*Rows*:
# # #
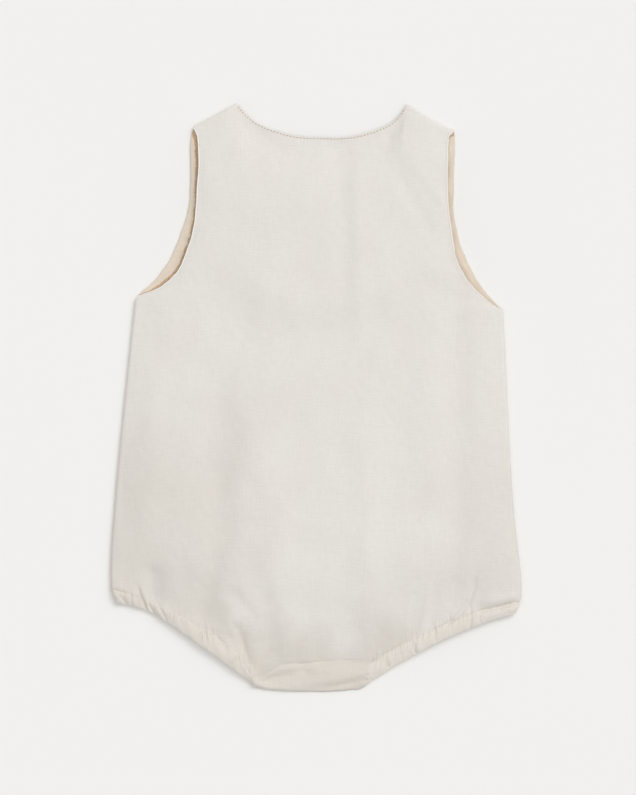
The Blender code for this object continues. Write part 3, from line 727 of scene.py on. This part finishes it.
def back_rows():
    plain = row_places(BACK_CUT, (34, 48, 18, 48, 34))
    fine = doubled(plain)
    rows = [(h / MEAN_LENGTH, fine) for h in LEG_STEPS]
    rows += [((LEG_STEPS[-1] + 1.45 * k) / MEAN_LENGTH, fine) for k in range(1, 27)]
    start = rows[-1][0]
    rows += [(v, plain) for v in spaced([start, UNDERARM_V], [100])[1:]]
    top = 1 - EDGE_STEPS[-1] * 1.5 / MEAN_LENGTH
    rows += [(v, plain) for v in spaced([UNDERARM_V, top], [66])[1:]]
    rows += [(1 - step / MEAN_LENGTH, plain) for step in reversed(EDGE_STEPS)]
    return [(v, np.array(places)) for v, places in rows + [(1.0, plain)]]


def front_rows():
    places = row_places(FRONT_CUT, (16, 18, 12, 18, 16))
    vs = with_edges(spaced([0, UNDERARM_V, 1], (44, 34)), MEAN_LENGTH)
    return [(v, np.array(places)) for v in vs]


# Casings


CASING_SECTIONS = 28
CASING_WALL = 0.5
CASING_WIDTH = 11.0  # about its width, for the ripples' reach
CASING_RINGS = {"upper": 330, "hip": 20, "lower": 160}


def casing_stations(side):
    """Places along a casing: along the leg, height and turn over the hip."""
    radius = (float(leg_height(side, 1.0)) - CASING_HALF) / 2
    last = 1 - (radius + CASING_HALF) / LEG_LENGTH
    start = -0.6 / LEG_LENGTH
    upper, hip, lower = CASING_RINGS.values()
    places = [lerp(start, last, k / upper) for k in range(upper + 1)]
    stations = [(place, float(leg_height(side, place)), 0.0) for place in places]
    for k in range(1, hip):
        turn = math.pi * k / hip
        stations.append((last, CASING_HALF + radius * (1 + math.cos(turn)), turn))
    stations += [(last * (1 - k / lower), CASING_HALF, math.pi) for k in range(lower + 1)]
    return stations, radius


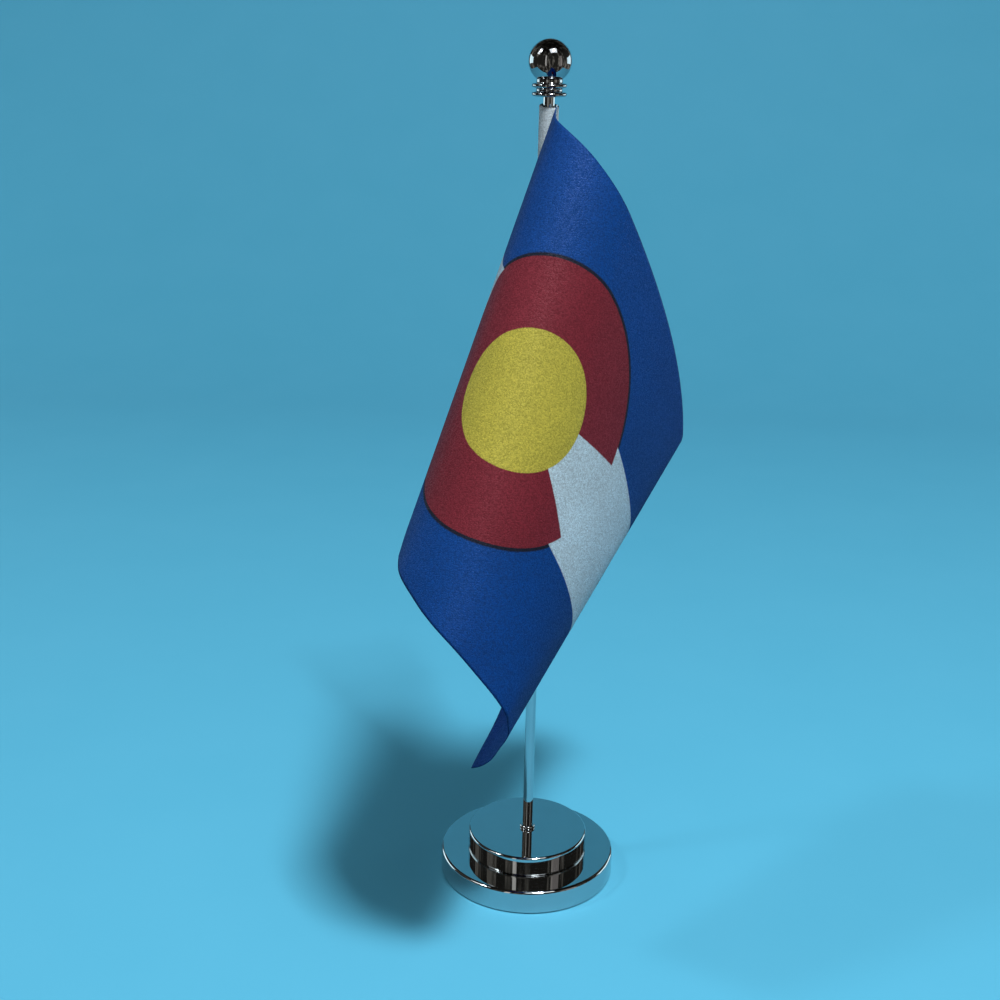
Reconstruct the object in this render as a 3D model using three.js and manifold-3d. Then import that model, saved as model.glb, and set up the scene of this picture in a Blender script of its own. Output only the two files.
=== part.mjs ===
// Desk flag stand: a small cloth flag rolled into a loose cone on a thin rod, over a two-tier round base.
// Millimetres, +Z up. The origin is the centre of the foot pad's underside, on the rod's axis.
// The flag's right side faces -Y.
import * as THREE from 'three';
import { mergeVertices } from 'three/addons/utils/BufferGeometryUtils.js';
import Module from 'manifold-3d';

const wasm = await Module();
wasm.setup();

// ---- Driving dimensions -------------------------------------------------------------------------

// Base, lower tier: a pressed shell over a cast weight, on a foam foot pad.
const lowerRadius = 35;
const lowerTop = 9.7;
const shellWall = 1.2;
const shellRimLift = 0.5;
const shellEdgeRound = 1.2;
const padThickness = 1.5;
const padInset = 0.8;

// Base, upper tier: a turned steel disc.
const upperRadius = 23.9;
const upperHeight = 8.2;
const upperEdgeRound = 0.9;

// The threaded bush that clamps the tiers from below and takes the rod's foot.
const bushWall = 1.65;
const bushEngagement = 5;
const bushHeadFlats = 10;
const bushHeadHeight = 2.2;
const bushAbovePad = 0.6;
const bushFloor = 1;
const springWasherHeight = 1.1;
const springWasherSplit = 14;
const flatWasherHeight = 0.8;
const flatWasherRadius = 7;
const washerStep = 0.5;
const counterboreRoom = 1;

// Rod and its foot collar.
const rodRadius = 2;
const rodTopAboveTable = 315.45;
const rodEndChamfer = 0.5;
const collarRadius = 3;
const collarHeight = 1.3;

// Finial: a ball on a turned collar with two rounded rings, round a thin grip bush.
const ballRadius = 7.5;
const neckRadius = 4.55;
const neckHeight = 5.7;
const ringRadius = 6.1;
const ringHeight = 1.5;
const ringPitch = 2.9;
const gripWall = 0.8;
const gripCap = 0.5;
const gripDepth = 8.4;

// Flag: hoist is its height along the rod, fly its length.
const hoist = 140;
const fly = 210;
const heading = 5;
const clothThickness = 0.6;
const sleeveWall = 1.2;
const flagDrop = 2.5;
const threadWidth = 0.4;
const threadFromSeam = 1.2;
const threadEndInset = 8;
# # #
*Problem to work on*:
Please set down each line of the records exactly as given.

*Written answer*:
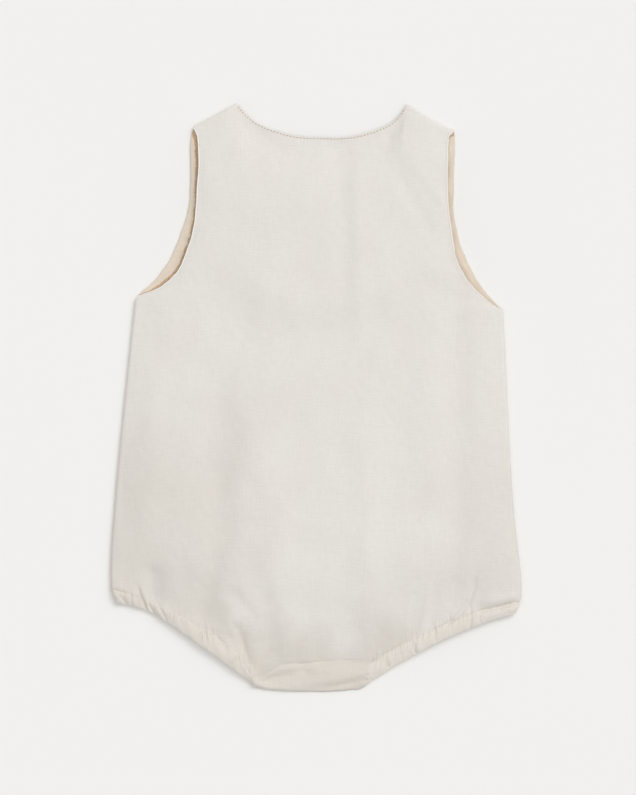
The Blender code for this object continues. Write part 3, from line 727 of scene.py on. This part finishes it.
def back_rows():
    plain = row_places(BACK_CUT, (34, 48, 18, 48, 34))
    fine = doubled(plain)
    rows = [(h / MEAN_LENGTH, fine) for h in LEG_STEPS]
    rows += [((LEG_STEPS[-1] + 1.45 * k) / MEAN_LENGTH, fine) for k in range(1, 27)]
    start = rows[-1][0]
    rows += [(v, plain) for v in spaced([start, UNDERARM_V], [100])[1:]]
    top = 1 - EDGE_STEPS[-1] * 1.5 / MEAN_LENGTH
    rows += [(v, plain) for v in spaced([UNDERARM_V, top], [66])[1:]]
    rows += [(1 - step / MEAN_LENGTH, plain) for step in reversed(EDGE_STEPS)]
    return [(v, np.array(places)) for v, places in rows + [(1.0, plain)]]


def front_rows():
    places = row_places(FRONT_CUT, (16, 18, 12, 18, 16))
    vs = with_edges(spaced([0, UNDERARM_V, 1], (44, 34)), MEAN_LENGTH)
    return [(v, np.array(places)) for v in vs]


# Casings


CASING_SECTIONS = 28
CASING_WALL = 0.5
CASING_WIDTH = 11.0  # about its width, for the ripples' reach
CASING_RINGS = {"upper": 330, "hip": 20, "lower": 160}


def casing_stations(side):
    """Places along a casing: along the leg, height and turn over the hip."""
    radius = (float(leg_height(side, 1.0)) - CASING_HALF) / 2
    last = 1 - (radius + CASING_HALF) / LEG_LENGTH
    start = -0.6 / LEG_LENGTH
    upper, hip, lower = CASING_RINGS.values()
    places = [lerp(start, last, k / upper) for k in range(upper + 1)]
    stations = [(place, float(leg_height(side, place)), 0.0) for place in places]
    for k in range(1, hip):
        turn = math.pi * k / hip
        stations.append((last, CASING_HALF + radius * (1 + math.cos(turn)), turn))
    stations += [(last * (1 - k / lower), CASING_HALF, math.pi) for k in range(lower + 1)]
    return stations, radius


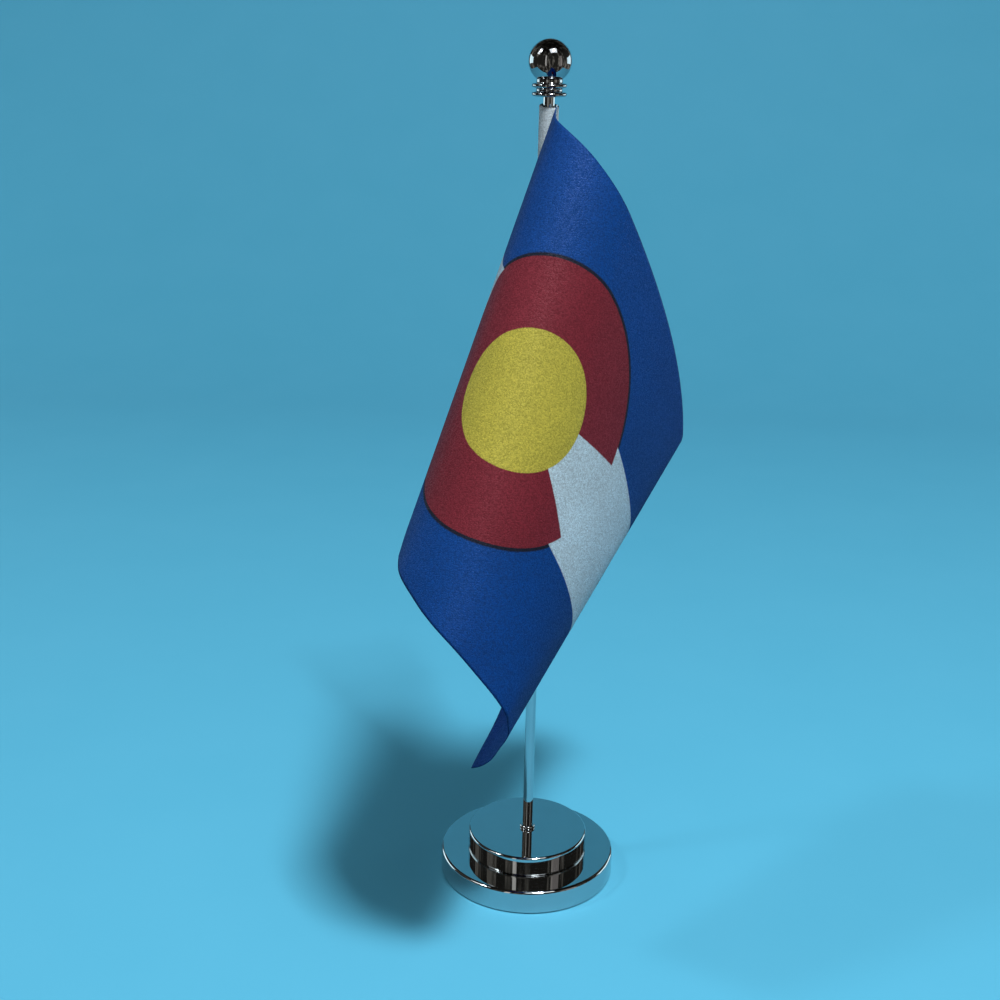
Reconstruct the object in this render as a 3D model using three.js and manifold-3d. Then import that model, saved as model.glb, and set up the scene of this picture in a Blender script of its own. Output only the two files.
=== part.mjs ===
// Desk flag stand: a small cloth flag rolled into a loose cone on a thin rod, over a two-tier round base.
// Millimetres, +Z up. The origin is the centre of the foot pad's underside, on the rod's axis.
// The flag's right side faces -Y.
import * as THREE from 'three';
import { mergeVertices } from 'three/addons/utils/BufferGeometryUtils.js';
import Module from 'manifold-3d';

const wasm = await Module();
wasm.setup();

// ---- Driving dimensions -------------------------------------------------------------------------

// Base, lower tier: a pressed shell over a cast weight, on a foam foot pad.
const lowerRadius = 35;
const lowerTop = 9.7;
const shellWall = 1.2;
const shellRimLift = 0.5;
const shellEdgeRound = 1.2;
const padThickness = 1.5;
const padInset = 0.8;

// Base, upper tier: a turned steel disc.
const upperRadius = 23.9;
const upperHeight = 8.2;
const upperEdgeRound = 0.9;

// The threaded bush that clamps the tiers from below and takes the rod's foot.
const bushWall = 1.65;
const bushEngagement = 5;
const bushHeadFlats = 10;
const bushHeadHeight = 2.2;
const bushAbovePad = 0.6;
const bushFloor = 1;
const springWasherHeight = 1.1;
const springWasherSplit = 14;
const flatWasherHeight = 0.8;
const flatWasherRadius = 7;
const washerStep = 0.5;
const counterboreRoom = 1;

// Rod and its foot collar.
const rodRadius = 2;
const rodTopAboveTable = 315.45;
const rodEndChamfer = 0.5;
const collarRadius = 3;
const collarHeight = 1.3;

// Finial: a ball on a turned collar with two rounded rings, round a thin grip bush.
const ballRadius = 7.5;
const neckRadius = 4.55;
const neckHeight = 5.7;
const ringRadius = 6.1;
const ringHeight = 1.5;
const ringPitch = 2.9;
const gripWall = 0.8;
const gripCap = 0.5;
const gripDepth = 8.4;

// Flag: hoist is its height along the rod, fly its length.
const hoist = 140;
const fly = 210;
const heading = 5;
const clothThickness = 0.6;
const sleeveWall = 1.2;
const flagDrop = 2.5;
const threadWidth = 0.4;
const threadFromSeam = 1.2;
const threadEndInset = 8;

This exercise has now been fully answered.